Object modeling scripts:
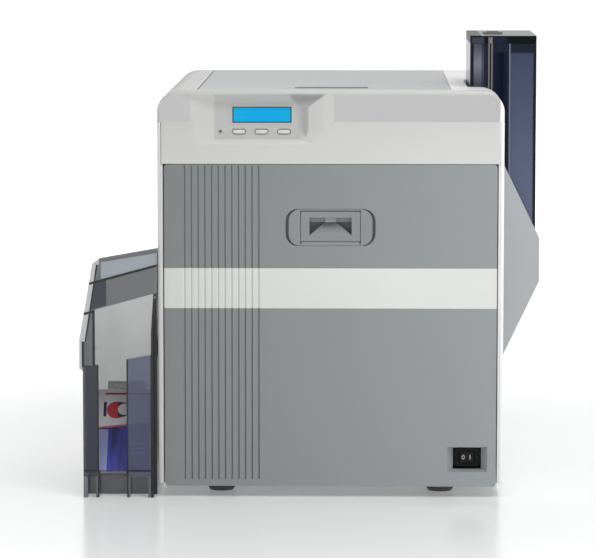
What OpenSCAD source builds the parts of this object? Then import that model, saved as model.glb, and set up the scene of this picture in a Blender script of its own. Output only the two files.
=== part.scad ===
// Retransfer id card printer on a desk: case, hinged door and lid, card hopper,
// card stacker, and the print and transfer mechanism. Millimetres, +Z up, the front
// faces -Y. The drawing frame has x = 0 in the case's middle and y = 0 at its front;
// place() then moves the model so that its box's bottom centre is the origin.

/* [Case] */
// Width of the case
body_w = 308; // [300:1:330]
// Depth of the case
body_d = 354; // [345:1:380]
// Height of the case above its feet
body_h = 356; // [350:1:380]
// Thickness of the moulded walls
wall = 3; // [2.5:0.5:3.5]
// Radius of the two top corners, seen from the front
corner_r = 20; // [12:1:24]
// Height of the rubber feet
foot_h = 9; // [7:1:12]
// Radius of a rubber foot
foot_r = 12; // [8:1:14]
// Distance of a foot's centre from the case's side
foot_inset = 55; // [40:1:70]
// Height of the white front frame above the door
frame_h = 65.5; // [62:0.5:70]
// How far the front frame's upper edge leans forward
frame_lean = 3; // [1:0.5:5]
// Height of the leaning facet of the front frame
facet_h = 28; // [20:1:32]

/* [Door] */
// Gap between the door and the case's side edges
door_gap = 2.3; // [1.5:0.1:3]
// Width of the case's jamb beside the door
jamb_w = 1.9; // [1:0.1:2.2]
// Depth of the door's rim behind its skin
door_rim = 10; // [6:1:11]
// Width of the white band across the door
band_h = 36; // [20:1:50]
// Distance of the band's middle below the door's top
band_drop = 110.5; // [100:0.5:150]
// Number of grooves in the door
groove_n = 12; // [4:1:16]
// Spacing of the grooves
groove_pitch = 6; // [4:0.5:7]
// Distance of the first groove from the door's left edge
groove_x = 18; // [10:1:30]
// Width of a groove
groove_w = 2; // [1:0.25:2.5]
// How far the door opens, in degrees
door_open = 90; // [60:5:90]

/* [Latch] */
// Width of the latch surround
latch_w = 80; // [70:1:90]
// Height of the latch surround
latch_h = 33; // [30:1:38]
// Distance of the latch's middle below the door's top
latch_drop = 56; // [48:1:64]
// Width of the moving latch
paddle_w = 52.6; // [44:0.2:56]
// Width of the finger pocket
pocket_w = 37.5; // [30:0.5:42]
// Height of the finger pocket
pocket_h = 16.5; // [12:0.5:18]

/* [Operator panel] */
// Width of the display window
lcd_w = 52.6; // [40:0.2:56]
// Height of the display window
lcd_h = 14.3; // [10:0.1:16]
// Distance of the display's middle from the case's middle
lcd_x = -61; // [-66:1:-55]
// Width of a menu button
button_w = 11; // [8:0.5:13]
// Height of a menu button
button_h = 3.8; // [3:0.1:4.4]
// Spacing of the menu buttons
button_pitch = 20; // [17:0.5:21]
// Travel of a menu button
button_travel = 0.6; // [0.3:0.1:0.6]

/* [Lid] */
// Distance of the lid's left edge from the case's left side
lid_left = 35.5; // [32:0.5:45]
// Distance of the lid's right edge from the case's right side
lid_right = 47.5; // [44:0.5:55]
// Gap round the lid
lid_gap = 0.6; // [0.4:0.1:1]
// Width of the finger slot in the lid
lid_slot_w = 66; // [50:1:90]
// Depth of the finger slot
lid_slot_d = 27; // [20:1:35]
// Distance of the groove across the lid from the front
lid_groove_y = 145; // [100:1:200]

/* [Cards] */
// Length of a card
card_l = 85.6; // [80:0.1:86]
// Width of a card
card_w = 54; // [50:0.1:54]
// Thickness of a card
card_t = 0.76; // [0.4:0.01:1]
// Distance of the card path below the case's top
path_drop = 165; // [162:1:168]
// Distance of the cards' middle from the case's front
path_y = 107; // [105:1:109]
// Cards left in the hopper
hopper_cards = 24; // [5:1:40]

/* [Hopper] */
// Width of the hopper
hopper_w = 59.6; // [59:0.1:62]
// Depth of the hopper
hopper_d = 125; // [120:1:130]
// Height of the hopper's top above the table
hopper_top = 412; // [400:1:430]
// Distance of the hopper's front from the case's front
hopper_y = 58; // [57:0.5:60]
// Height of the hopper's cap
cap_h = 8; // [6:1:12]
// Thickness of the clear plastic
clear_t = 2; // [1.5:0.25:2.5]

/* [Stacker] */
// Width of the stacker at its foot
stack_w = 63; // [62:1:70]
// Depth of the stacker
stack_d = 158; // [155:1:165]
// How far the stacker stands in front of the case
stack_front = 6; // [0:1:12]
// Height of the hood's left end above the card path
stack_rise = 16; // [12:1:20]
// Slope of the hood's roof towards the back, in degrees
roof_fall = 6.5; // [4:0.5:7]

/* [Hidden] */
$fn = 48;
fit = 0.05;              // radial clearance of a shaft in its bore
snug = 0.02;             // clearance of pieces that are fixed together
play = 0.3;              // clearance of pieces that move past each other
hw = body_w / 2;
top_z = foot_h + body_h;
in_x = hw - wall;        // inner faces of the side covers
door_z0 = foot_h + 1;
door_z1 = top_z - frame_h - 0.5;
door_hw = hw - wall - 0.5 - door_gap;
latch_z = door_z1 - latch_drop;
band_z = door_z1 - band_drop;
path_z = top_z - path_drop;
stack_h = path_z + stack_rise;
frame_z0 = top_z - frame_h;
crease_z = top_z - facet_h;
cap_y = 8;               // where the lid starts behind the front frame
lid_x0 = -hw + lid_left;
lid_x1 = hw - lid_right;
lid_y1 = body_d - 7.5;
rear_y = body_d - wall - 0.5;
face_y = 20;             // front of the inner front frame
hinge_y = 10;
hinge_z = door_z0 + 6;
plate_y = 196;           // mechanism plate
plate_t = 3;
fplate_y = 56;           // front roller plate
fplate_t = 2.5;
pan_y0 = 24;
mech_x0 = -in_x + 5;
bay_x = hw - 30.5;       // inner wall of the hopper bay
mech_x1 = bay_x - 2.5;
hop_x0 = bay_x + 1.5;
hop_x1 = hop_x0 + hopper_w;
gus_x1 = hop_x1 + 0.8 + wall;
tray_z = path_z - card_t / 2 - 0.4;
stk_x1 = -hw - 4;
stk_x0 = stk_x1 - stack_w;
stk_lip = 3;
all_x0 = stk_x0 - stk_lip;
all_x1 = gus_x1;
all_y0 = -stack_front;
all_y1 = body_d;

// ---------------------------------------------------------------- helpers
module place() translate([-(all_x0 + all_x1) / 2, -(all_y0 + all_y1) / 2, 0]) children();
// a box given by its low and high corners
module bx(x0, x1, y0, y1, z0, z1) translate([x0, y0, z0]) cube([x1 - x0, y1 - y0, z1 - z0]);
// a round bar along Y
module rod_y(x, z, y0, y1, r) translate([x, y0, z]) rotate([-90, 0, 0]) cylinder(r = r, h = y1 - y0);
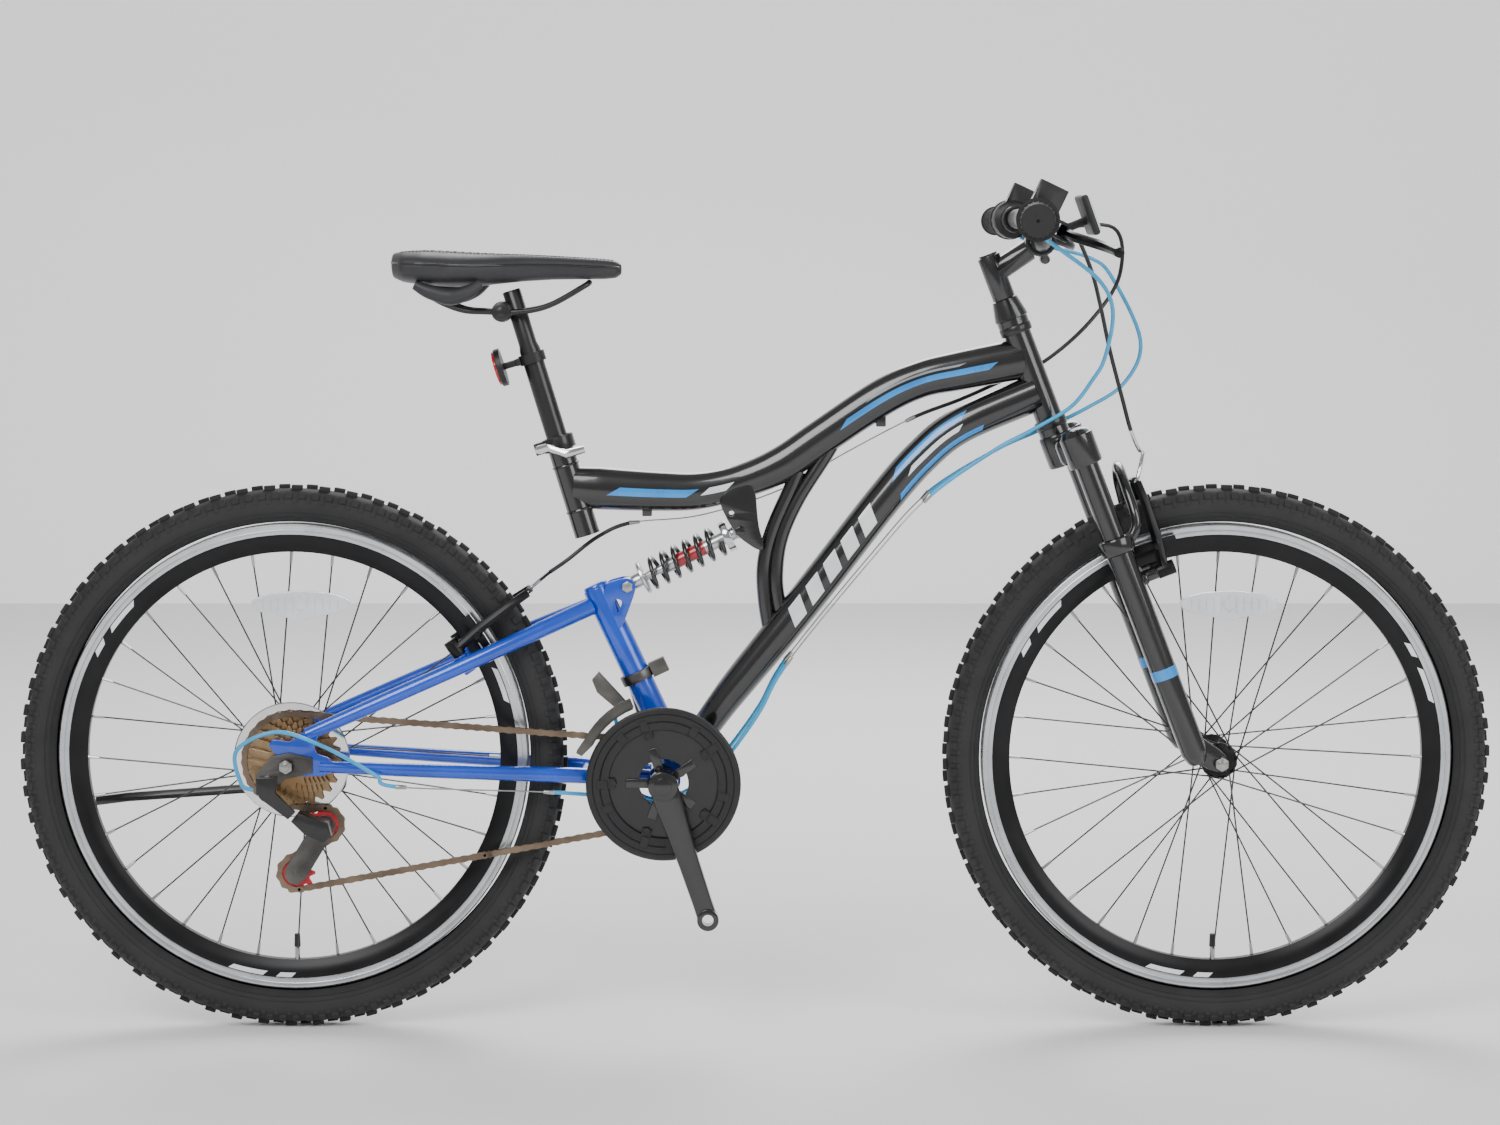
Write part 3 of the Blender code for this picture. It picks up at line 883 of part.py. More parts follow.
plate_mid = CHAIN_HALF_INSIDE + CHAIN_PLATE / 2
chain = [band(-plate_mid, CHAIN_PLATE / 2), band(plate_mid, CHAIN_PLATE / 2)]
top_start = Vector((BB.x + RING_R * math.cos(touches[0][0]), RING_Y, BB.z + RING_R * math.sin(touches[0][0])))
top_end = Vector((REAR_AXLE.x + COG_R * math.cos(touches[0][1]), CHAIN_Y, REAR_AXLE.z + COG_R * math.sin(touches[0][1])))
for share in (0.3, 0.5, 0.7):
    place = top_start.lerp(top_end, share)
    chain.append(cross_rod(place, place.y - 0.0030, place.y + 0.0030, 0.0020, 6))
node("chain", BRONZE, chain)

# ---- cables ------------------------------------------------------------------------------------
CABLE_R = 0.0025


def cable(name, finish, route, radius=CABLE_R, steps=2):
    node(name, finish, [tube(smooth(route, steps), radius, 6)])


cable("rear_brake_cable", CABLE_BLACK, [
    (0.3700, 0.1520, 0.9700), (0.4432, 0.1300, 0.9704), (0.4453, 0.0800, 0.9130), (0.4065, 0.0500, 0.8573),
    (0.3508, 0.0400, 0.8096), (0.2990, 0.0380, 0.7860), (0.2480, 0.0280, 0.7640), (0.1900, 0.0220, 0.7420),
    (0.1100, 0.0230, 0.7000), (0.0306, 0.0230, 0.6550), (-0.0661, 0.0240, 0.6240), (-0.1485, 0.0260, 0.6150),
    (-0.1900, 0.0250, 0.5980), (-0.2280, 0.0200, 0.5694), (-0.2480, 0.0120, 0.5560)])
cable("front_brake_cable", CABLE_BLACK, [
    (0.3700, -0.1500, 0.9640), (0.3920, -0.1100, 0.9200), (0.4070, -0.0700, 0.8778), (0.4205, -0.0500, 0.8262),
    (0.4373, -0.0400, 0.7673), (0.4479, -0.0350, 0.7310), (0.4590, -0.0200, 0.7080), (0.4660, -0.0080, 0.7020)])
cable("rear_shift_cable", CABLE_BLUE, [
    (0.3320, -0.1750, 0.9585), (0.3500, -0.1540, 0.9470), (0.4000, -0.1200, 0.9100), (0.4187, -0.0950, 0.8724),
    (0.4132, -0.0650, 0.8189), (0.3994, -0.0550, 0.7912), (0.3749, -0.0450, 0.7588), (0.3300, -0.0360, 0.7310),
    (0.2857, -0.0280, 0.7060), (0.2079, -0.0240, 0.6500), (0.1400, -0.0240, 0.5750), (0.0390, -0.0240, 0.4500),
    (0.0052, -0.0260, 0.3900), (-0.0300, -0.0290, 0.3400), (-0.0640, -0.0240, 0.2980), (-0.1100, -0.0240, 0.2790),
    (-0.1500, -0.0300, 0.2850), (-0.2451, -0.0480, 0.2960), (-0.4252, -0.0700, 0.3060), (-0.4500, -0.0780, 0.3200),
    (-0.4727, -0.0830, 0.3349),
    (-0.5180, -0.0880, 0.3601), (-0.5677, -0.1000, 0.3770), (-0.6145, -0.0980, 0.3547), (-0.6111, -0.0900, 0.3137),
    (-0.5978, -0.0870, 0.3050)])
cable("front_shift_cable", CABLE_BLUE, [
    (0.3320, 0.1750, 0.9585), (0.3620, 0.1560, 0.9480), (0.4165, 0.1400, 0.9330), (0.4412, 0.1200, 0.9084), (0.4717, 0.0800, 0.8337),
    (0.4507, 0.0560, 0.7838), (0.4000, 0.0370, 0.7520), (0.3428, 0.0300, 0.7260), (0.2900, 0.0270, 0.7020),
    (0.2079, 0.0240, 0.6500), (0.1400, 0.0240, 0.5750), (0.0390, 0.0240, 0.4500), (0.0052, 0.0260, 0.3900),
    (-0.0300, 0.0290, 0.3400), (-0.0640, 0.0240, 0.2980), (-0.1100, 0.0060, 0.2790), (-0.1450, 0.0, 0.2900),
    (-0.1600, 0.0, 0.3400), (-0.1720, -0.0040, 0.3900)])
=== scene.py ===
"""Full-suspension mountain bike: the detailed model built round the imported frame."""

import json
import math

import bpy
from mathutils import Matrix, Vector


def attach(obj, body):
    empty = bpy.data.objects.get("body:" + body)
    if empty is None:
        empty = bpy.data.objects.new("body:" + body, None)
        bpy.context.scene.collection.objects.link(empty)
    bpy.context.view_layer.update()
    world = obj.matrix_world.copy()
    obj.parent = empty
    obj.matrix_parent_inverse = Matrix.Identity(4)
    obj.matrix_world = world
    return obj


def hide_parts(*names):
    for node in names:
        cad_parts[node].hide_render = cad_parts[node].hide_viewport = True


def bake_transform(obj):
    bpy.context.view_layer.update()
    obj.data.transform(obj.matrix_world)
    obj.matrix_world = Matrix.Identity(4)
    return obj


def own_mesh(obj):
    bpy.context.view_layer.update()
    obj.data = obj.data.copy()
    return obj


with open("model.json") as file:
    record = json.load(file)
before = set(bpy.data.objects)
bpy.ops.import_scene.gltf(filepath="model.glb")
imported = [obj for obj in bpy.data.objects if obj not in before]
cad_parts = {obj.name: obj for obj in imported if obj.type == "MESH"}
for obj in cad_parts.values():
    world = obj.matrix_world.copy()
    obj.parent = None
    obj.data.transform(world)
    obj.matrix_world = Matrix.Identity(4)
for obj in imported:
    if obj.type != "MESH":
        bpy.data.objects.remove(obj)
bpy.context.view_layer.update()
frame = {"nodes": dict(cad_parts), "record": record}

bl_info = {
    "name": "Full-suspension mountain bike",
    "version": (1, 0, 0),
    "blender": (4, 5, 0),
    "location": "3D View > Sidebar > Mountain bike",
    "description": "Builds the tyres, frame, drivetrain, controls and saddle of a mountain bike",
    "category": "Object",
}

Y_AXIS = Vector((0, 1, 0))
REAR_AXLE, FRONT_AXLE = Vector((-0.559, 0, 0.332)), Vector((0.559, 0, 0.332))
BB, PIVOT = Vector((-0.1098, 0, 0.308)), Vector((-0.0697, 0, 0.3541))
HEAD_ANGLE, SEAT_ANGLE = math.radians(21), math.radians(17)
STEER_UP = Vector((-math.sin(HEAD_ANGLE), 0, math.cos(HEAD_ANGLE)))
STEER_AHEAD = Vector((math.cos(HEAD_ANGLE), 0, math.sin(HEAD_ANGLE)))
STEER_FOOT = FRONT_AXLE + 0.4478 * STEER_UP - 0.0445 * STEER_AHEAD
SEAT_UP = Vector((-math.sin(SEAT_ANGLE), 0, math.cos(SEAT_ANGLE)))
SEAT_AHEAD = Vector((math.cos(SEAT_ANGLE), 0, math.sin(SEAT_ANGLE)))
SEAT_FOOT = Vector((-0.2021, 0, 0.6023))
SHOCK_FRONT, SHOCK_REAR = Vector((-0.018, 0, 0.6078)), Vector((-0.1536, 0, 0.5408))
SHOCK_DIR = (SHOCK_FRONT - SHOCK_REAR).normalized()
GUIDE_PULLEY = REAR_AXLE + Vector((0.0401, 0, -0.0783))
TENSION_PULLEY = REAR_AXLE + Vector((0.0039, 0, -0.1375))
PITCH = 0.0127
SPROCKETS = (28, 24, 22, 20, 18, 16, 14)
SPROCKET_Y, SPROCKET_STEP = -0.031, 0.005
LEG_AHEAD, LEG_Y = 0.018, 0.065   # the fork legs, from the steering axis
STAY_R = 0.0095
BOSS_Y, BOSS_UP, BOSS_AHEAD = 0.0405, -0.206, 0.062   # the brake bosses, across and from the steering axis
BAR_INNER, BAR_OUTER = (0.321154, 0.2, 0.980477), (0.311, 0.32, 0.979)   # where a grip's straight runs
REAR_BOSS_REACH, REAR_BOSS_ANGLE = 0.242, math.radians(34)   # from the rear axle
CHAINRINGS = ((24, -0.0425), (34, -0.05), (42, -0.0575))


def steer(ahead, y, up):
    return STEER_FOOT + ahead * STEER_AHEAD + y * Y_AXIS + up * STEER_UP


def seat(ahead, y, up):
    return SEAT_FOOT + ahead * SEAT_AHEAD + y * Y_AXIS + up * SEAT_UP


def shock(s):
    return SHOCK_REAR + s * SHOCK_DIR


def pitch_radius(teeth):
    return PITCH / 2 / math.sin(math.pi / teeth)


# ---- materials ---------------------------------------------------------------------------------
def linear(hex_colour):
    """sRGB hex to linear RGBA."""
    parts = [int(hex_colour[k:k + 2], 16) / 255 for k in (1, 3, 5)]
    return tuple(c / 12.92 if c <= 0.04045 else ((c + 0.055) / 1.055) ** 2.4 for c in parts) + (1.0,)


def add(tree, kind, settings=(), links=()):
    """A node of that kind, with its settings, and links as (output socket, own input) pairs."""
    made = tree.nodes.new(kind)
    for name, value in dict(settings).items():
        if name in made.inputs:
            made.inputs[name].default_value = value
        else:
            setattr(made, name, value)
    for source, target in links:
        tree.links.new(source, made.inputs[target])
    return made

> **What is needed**
Your output should consist solely of the lines from the beginning of the entries through the line containing "is the origin.", reproduced exactly.

> **Exercise result**
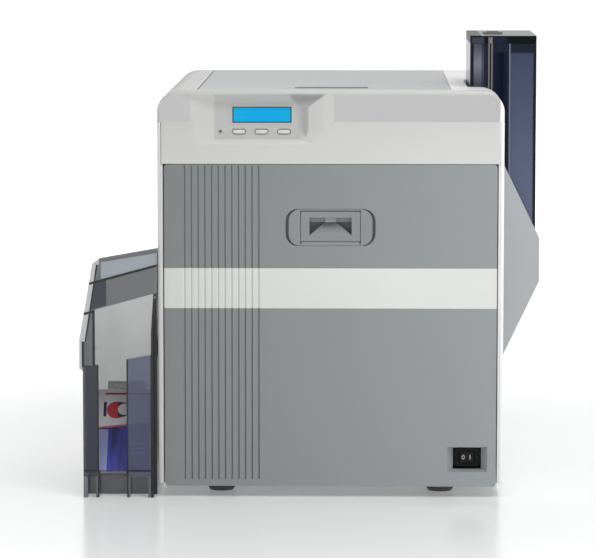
What OpenSCAD source builds the parts of this object? Then import that model, saved as model.glb, and set up the scene of this picture in a Blender script of its own. Output only the two files.
=== part.scad ===
// Retransfer id card printer on a desk: case, hinged door and lid, card hopper,
// card stacker, and the print and transfer mechanism. Millimetres, +Z up, the front
// faces -Y. The drawing frame has x = 0 in the case's middle and y = 0 at its front;
// place() then moves the model so that its box's bottom centre is the origin.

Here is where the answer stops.